AIM OF THE TASK | Pick every line with "object" from the material below.

DATA PROVIDED |

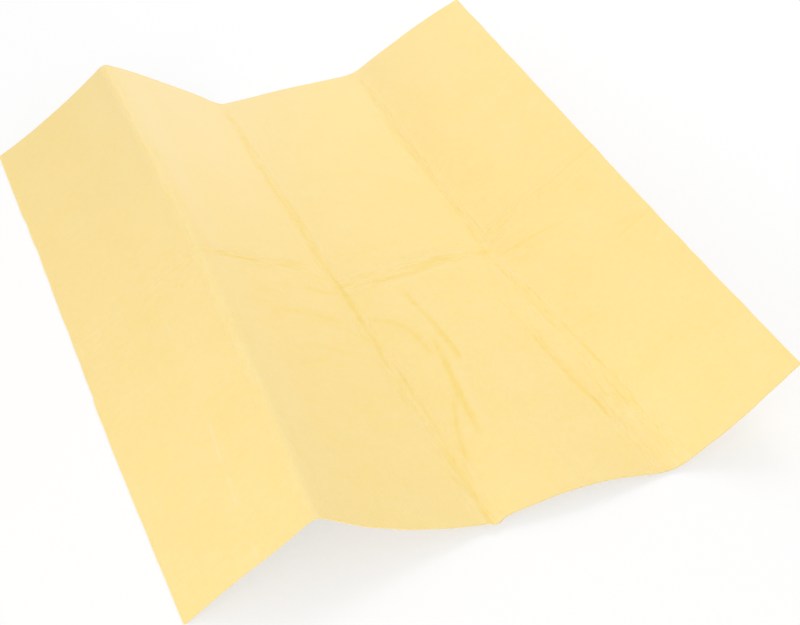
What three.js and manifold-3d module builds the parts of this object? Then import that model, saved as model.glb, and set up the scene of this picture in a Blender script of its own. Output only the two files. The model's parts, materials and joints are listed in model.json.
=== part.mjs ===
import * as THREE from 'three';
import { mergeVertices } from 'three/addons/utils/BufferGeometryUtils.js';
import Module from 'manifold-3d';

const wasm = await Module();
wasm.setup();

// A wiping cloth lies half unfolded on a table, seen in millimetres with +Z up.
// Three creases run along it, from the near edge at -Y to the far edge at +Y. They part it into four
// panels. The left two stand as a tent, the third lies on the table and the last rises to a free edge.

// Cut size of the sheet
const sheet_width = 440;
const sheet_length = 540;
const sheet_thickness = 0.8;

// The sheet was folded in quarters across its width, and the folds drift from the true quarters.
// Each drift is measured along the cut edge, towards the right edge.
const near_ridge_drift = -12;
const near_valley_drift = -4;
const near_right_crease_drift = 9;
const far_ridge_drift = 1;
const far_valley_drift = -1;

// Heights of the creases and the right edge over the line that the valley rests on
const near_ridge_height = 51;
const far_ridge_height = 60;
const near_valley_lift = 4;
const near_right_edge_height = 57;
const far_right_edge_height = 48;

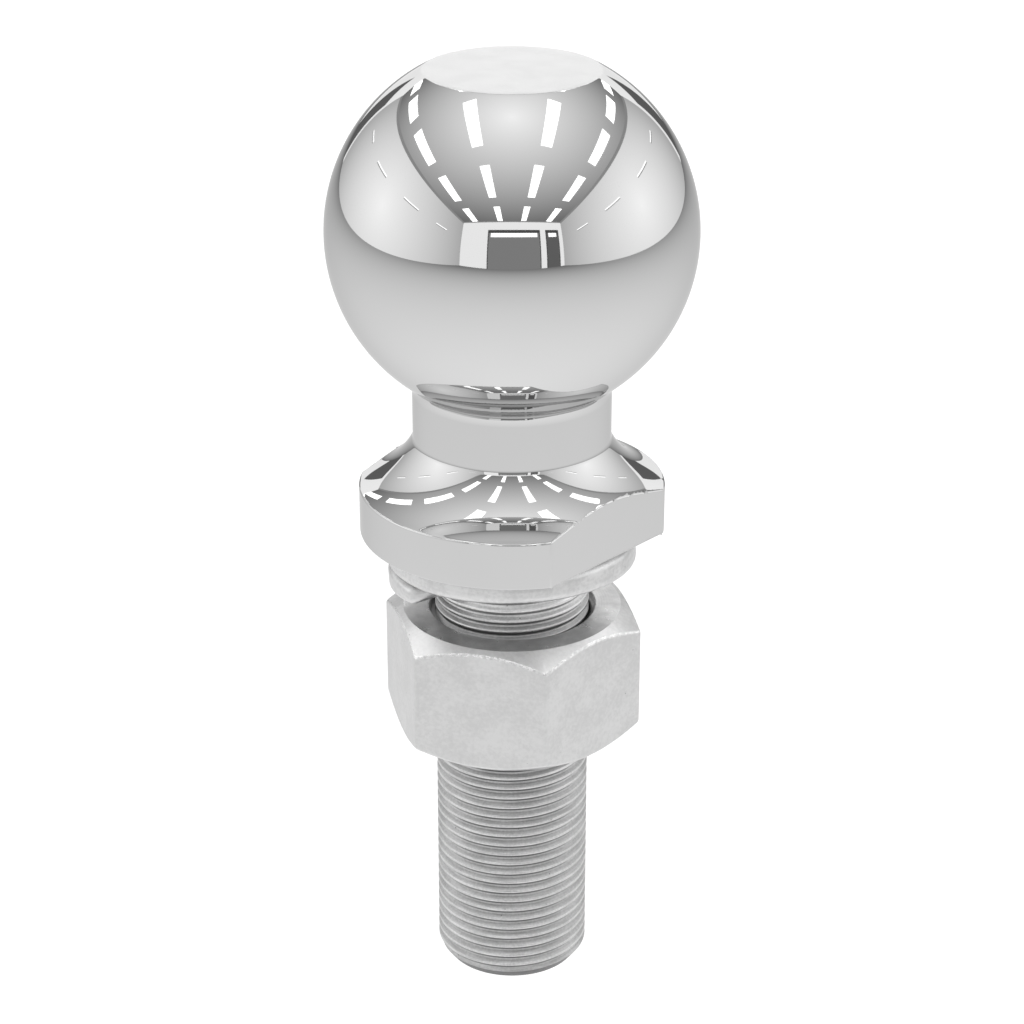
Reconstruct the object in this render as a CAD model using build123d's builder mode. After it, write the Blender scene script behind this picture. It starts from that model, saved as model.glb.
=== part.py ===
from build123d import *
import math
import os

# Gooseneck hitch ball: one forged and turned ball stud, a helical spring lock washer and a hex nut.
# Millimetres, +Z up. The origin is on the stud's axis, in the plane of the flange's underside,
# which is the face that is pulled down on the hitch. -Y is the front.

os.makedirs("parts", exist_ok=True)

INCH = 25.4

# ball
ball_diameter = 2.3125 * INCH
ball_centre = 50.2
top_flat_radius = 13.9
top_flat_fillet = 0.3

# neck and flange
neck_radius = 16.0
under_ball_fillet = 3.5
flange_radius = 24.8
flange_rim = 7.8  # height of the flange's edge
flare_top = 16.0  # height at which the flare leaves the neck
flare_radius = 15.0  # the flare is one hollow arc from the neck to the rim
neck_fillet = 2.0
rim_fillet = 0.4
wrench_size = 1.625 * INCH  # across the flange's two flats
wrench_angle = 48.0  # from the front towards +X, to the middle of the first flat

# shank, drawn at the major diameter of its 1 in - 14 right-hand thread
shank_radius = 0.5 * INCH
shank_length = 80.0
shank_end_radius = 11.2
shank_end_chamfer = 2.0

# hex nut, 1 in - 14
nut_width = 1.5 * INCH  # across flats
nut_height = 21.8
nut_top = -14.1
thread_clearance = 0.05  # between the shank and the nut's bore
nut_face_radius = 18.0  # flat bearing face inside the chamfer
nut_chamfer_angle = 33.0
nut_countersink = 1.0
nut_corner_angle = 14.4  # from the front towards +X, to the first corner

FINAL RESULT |
What three.js and manifold-3d module builds the parts of this object? Then import that model, saved as model.glb, and set up the scene of this picture in a Blender script of its own. Output only the two files. The model's parts, materials and joints are listed in model.json.
Reconstruct the object in this render as a CAD model using build123d's builder mode. After it, write the Blender scene script behind this picture. It starts from that model, saved as model.glb.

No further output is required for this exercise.